¿No tienen la sensación de que, desde el desembarco en España de las maneras de Steve Bannon de hacer política, con el auge de la extrema derecha populista y neofranquista cutre, vivimos en un país y una sociedad más crispados que nunca? Como si las calles y las redes se hubiesen convertido, de repente, en algo parecido a los fondos de estadios de fútbol, que en su mayoría son muy de derechas salvo honrosas excepciones. Como si ahora ser un hooligan de la vida diera puntos. Como si nos faltase tiempo para la calma, hablar normal y no gritarnos.
Cabría preguntarse por qué a los neoliberales les reporta tanto éxito eso de llevar a la política las claves más competitivas y fanáticas del deporte, hipertrofiando la competición, haciendo de cada gesto cotidiano y de cada debate público un torneo. Como todo en la vida, la cosa va de ideologías y quienes promueven esta suerte de darwinismo social nacionalista son de derechas o muy de derechas. Patriotas de pulsera con banderita monárquica, tiburones convencidos de que la vida es una copa que ganar a cada momento.

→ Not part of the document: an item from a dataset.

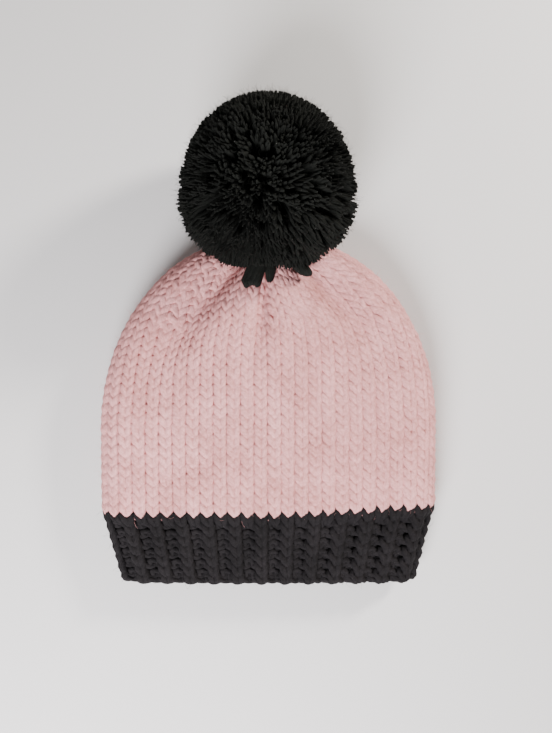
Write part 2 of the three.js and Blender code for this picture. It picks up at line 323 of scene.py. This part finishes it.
def spun(tree, path, sides, scale):
    """Yarn along a path. It keeps where each point lies on the yarn: round it, and along it."""
    length = node(tree, "GeometryNodeSplineParameter").outputs["Length"]
    measured = stored(tree, path, "yarn_length", length, "FLOAT")
    circle = node(tree, "GeometryNodeCurvePrimitiveCircle", {"Resolution": sides, "Radius": 1.0})
    place = node(tree, "GeometryNodeInputPosition").outputs[0]
    rim = stored(tree, circle.outputs["Curve"], "yarn_rim", place, "FLOAT_VECTOR")
    tube = node(tree, "GeometryNodeCurveToMesh",
                {"Curve": measured, "Profile Curve": rim, "Scale": scale, "Fill Caps": True}).outputs[0]
    around = parts_of(tree, read(tree, "yarn_rim", "FLOAT_VECTOR"))
    spot = vector_of(tree, around[0], around[1], read(tree, "yarn_length", "FLOAT"))
    return stored(tree, tube, "yarn_space", spot, "FLOAT_VECTOR")


def yarn_tree():
    """Yarn along the edges of a path, as thick as the path says."""
    tree, given = shape_tree("yarn_along_path", {"Sides": ("NodeSocketInt", 8)})
    path = node(tree, "GeometryNodeMeshToCurve", {"Mesh": given["Geometry"]}).outputs[0]
    yarn = spun(tree, path, given["Sides"], read(tree, "thickness", "FLOAT"))
    end_tree(tree, yarn, given["Finish"])
    return tree


def random_share(tree, least, seed):
    """A random share between the least one and the whole."""
    return node(tree, "FunctionNodeRandomValue", {2: least, 3: 1.0, "Seed": seed}).outputs[1]


def random_turn(tree, tilt, seed):
    """A random tilt of up to so much, and a random spin, as a rotation."""
    share = node(tree, "FunctionNodeRandomValue", {0: (-1, -1, -1), 1: (1, 1, 1), "Seed": seed},
                 data_type="FLOAT_VECTOR").outputs[0]
    angles = vector_maths(tree, "MULTIPLY", share, vector_of(tree, tilt, tilt, math.pi))
    return node(tree, "FunctionNodeEulerToRotation", {0: angles}).outputs[0]


def standing(tree, spread, shape, tilt, seed, size, chosen=True):
    """The shape on the chosen ones of the spread points, each tilted and turned a little at random."""
    turn = node(tree, "FunctionNodeRotateRotation",
                {0: spread["Rotation"], 1: random_turn(tree, tilt, seed)}, rotation_space="LOCAL").outputs[0]
    stood = node(tree, "GeometryNodeInstanceOnPoints",
                 {"Points": spread["Points"], "Instance": shape, "Selection": chosen, "Rotation": turn,
                  "Scale": size}).outputs[0]
    return node(tree, "GeometryNodeRealizeInstances", {"Geometry": stood}).outputs[0]


def stem_of_strand(tree, radius):
    """The round stem of a cut strand, a little thinner than its open end."""
    stem_share = 0.8
    line = node(tree, "GeometryNodeCurvePrimitiveLine",
                {"End": (0, 0, stem_share * STRAND_LENGTH)}).outputs[0]
    path = node(tree, "GeometryNodeResampleCurve", {"Curve": line, "Count": 3}).outputs[0]
    return spun(tree, path, 5, maths(tree, "MULTIPLY", radius, stem_share))


def ply_of_strand(tree, radius):
    """One ply of a strand's open end. It bows away from the stem and tapers over its last third."""
    thick, thin = 0.62, 0.18  # in strand radii
    taper_start = 0.66
    bow_points = ((0.1, 0.5), (0.5, 0.8), (0.95, 1))  # out in strand radii, and up in strand lengths
    start, middle, end = [
        vector_of(tree, maths(tree, "MULTIPLY", radius, out), 0.0, up * STRAND_LENGTH)
        for out, up in bow_points
    ]
    bow = node(tree, "GeometryNodeCurveQuadraticBezier",
               {"Resolution": 3, "Start": start, "Middle": middle, "End": end}).outputs[0]
    share = node(tree, "GeometryNodeSplineParameter").outputs["Factor"]
    taper = node(tree, "ShaderNodeMapRange",
                 {"Value": share, "From Min": taper_start, "To Min": thick, "To Max": thin}).outputs[0]
    return spun(tree, bow, 4, maths(tree, "MULTIPLY", radius, taper))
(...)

En los medios esto también se refleja, porque da dinero: en tertulias que parecen partidos de solteros contra casados, con bandos supuestamente enfrentados e irreconciliables; tertulianos que lo mismo fueron directores de un diario deportivo líder que al día siguiente pasaron a dirigir un tabloide repleto de afirmaciones sensacionalistas; pactómetros a modo de porra como si no hubiera un mañana; y una tendencia cada vez menos disimulada en Twitter para que esta red social sea el mayor lodazal imaginable. Reduciendo la política a un espectáculo en la que, además, cualquier idea es legítima. Incluso las que niegan la violencia de género y justifican la dictadura de Franco. Todo vale por el ‘show business’, por un % de ‘share’ o por un clic.
La fanatización cotidiana
Para la derecha, el fútbol, como deporte de masas y negocio mundial, se ha convertido en la fuente ideal de la que emular héroes, promover según qué conceptos nada solidarios y sacar cánticos a pasear. Desatando las pasiones más bajas de una nada desdeñable parte de la sociedad.

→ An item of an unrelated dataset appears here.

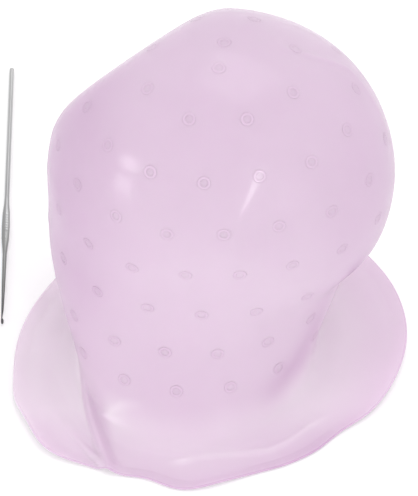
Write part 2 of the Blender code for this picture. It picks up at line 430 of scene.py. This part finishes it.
def add_piece(name, points, faces, material, body):
    """One smooth-shaded piece from millimetre points about the brim's middle."""
    shift = np.array([SET_MIDDLE[0], SET_MIDDLE[1], 0.0])
    mesh = bpy.data.meshes.new(name)
    mesh.from_pydata(((np.asarray(points) - shift) * MILLIMETRE).tolist(), [], faces)
    mesh.materials.append(material)
    mesh.update()
    mesh.shade_smooth()
    piece = bpy.data.objects.new(name, mesh)
    bpy.context.scene.collection.objects.link(piece)
    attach(piece, body)
    return piece


def crown_tone_and_painted_shade(points):
    """The crown and neck's tint, with painted shade at the sides, down the left and in the crease, and
    painted light on the front panel.
    """
    x, z = points[..., 0], points[..., 2]
    panel = inside_panel(points, PANEL_TINT_EDGE)
    sides = fade(z, 30, 80) * fade(np.abs(x - BULB_CENTRE[0]), 35, 80)
    left = fade(-x, 22, 68) * (1 - panel) * fade(z, 6, 16)
    crease = crease_shape(points, SIDE_CREASE, CREASE_PAINTED_SHADE_WIDTH)[1]
    painted_shades = SIDE_PAINTED_SHADE * sides + LEFT_PAINTED_SHADE * left + CREASE_PAINTED_SHADE * crease
    return CROWN_PALENESS - painted_shades + PANEL_PAINTED_LIGHT * panel


def brim_tone_and_painted_light(points):
    """The brim's tint with painted light: painted palest behind and at the left against the crown's shade
    and the right-hand softbox, deeper at the front and towards the edge.
    """
    x, y = points[..., 0], points[..., 1]
    painted_light_towards_back = (BACK_BRIM_PALENESS - FRONT_BRIM_PALENESS) * fade(y, -60, -30)
    towards_edge = OUTER_BRIM_SHADE * fade(np.hypot(x, y), 62, 82)
    return FRONT_BRIM_PALENESS + painted_light_towards_back - towards_edge - BRIM_PAINTED_LIGHT_TILT * x


def tone_and_painted_light(points):
    """The silicone's tint with painted light and shade, deep at 0 and pale at 1: the brim painted palest, a
    painted highlight on the wrinkles and painted shade on the main fold.
    """
    z = points[..., 2]
    crown = crown_tone_and_painted_shade(points)
    shade = crown + (brim_tone_and_painted_light(points) - crown) * fade(z, 24, 4)
    # Painted highlight along the wrinkle crests.
    shade += WRINKLE_PAINTED_LIGHT * wrinkle_shape(points)
    # Painted shade over the main fold's crest and outer side, low on the brim.
    painted_fold_shade = fade(fold_shape(points, MAIN_FOLD)[1], 0.3, 0.8) * fade(z, 36, 16)
    return shade - (shade - FOLD_PAINTED_SHADE) * painted_fold_shade


def gloss(points):
    """How glossy the silicone looks: glossy on the crown and along the left fold, satin on the brim."""
    return np.maximum(fade(points[..., 2], 45, 75), fade(-points[..., 0], 25, 40))


def paint(piece, name, values):
    """Store one value per vertex for the material to read."""
    layer = piece.data.color_attributes.new(name, "FLOAT_COLOR", "POINT")
    colors = np.repeat(np.asarray(values, float)[:, None], 4, axis=1)
    colors[:, 3] = 1.0
    layer.data.foreach_set("color", colors.ravel())


def make_cap_skin(material):
    """The whole cap as one thin moulding: outer skin, rounded edge and inner skin in one run of rings."""
    places = np.linspace(FIRST_RING, LAST_RING, CAP_ROWS)
    angle, place = np.meshgrid(np.linspace(0, 2 * math.pi, CAP_AROUND, endpoint=False), places)
    outer = cap_surface(angle, place)
    inner = outer - WALL * surface_normal(angle, place)
    inner[..., 2] = np.maximum(inner[..., 2], 0.0)
    middle = (outer[-1] + inner[-1]) / 2
    upward = (outer[-1] - inner[-1]) / 2
    outward = np.stack([np.cos(angle[-1]), np.sin(angle[-1]), np.zeros(CAP_AROUND)], axis=-1) * WALL / 2
    edge = []
    for turn in range(1, EDGE_TURNS):
        swing = math.pi * turn / EDGE_TURNS
        edge.append(middle + upward * math.cos(swing) + outward * math.sin(swing))
    rings = [*outer, *edge, *inner[::-1]]
    pole = cap_surface(np.array([0.0]), np.array([0.0]))
    points = np.vstack([*rings, pole, pole - [0, 0, WALL]])
    faces = []
    for row in range(len(rings) - 1):
        faces += band_faces(row * CAP_AROUND, (row + 1) * CAP_AROUND, CAP_AROUND)
    last = (len(rings) - 1) * CAP_AROUND
    top = len(rings) * CAP_AROUND
    faces += fan_faces(0, top, CAP_AROUND, False) + fan_faces(last, top + 1, CAP_AROUND, True)
    skin = add_piece("cap_moulding", points, faces, material, "cap")
    # Painted shade along the brim's rounded edge: its last ring and edge rings are painted darker.
    rim_painted_shade = np.zeros(len(points))
    rim_rings = slice((CAP_ROWS - 1) * CAP_AROUND, (CAP_ROWS + EDGE_TURNS) * CAP_AROUND)
    rim_painted_shade[rim_rings] = RIM_PAINTED_SHADE
    paint(skin, "tone_and_painted_light", tone_and_painted_light(points) - rim_painted_shade)
    paint(skin, "gloss", gloss(points))
    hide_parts("crown_shell", "brim")


def mark_rows():
    """Place and first mark's way round of every row of ring marks, from the brim up to the pole."""
    places = np.linspace(LAST_RING - 2, 0, 900)
    front = cap_surface(np.full_like(places, 1.5 * math.pi), places)
    climbed = np.concatenate([[0], np.cumsum(np.linalg.norm(np.diff(front, axis=0), axis=1))])
    rows = list(LOWER_MARK_ROWS)
    while rows[-1][0] + MARK_ROW_STEP < climbed[-1]:
        rows.append((rows[-1][0] + MARK_ROW_STEP, rows[-1][1] - MARK_SPACING / 3))
    return [(float(np.interp(climb, climbed, places)), start) for climb, start in rows]


def mark_centres():
    """Angle and place of every ring mark."""
    centres = []
    for place, start in mark_rows():
        angles = np.linspace(-0.5 * math.pi, 1.5 * math.pi, 721)
        ring = cap_surface(angles, np.full_like(angles, place))
        walked = np.concatenate([[0], np.cumsum(np.linalg.norm(np.diff(ring, axis=0), axis=1))])
        count = max(1, round(walked[-1] / MARK_SPACING))
        spacing = walked[-1] / count
        for index in range(count):
            distance = (start + index * spacing) % walked[-1]
            centres.append((float(np.interp(distance, walked, angles)), place))
    return centres


def mark_clearness(points):
    """How clearly the ring marks stand out: 1 on the neck, faint high on the crown."""
    return 1 - (1 - FAINT_MARK) * fade(points[..., 2], *MARK_FADE)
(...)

Nuestro país, en plena guerra de banderas y efervescencia nacionalista patria, se ha convertido en el escenario perfecto para que una parte de la opinión pública considere idóneo que unos futbolistas reciban la vacuna sin venir a cuento por protocolo sanitario para ir a jugar la Eurocopa, para que muchos miren a otro lado ante conductas nada cívicas como no llevar mascarilla o defraudar a Hacienda o, incluso, para que una parte de la afición disculpe y defienda el comportamiento agresor de algún futbolista acusado de malos tratos. No todos los futbolistas son así, faltaría más, de hecho seguro que a muchos les asquea esto, pero existen estos desacertados referentes…
No es casual que, de repente, el aparentemente inocuo grito deportivo de “a por ellos”, escuchado en inocentes campos de fútbol o hasta de baloncesto, aparezca en manifestaciones de los amigos de la Reconquista. No es casual que, el otro día, en plena celebración preuniversitaria, unos alumnos zaragozanos se encarasen con una compañera en un bus y le gritasen lo mismo que gritó una parte troglodita de la afición del Betis para defender a un jugador de su equipo de unas acusaciones de malos tratos. Ni es casual, claro, que las hordas de fans de Vox griten al unísono el “soy español” con idéntica vehemencia que lo hacían los aficionados de la Selección Española de no sé qué europeo o mundial ya, que se me olvida, que son muchos y han ganado unos cuantos. Esta normalización de jerga forofa (y machista y nacionalista y de todo) del estadio al mitin electoral o a la calle no es inocua. Y no anticipa reflexión, calma, diálogo o buenos modos, precisamente.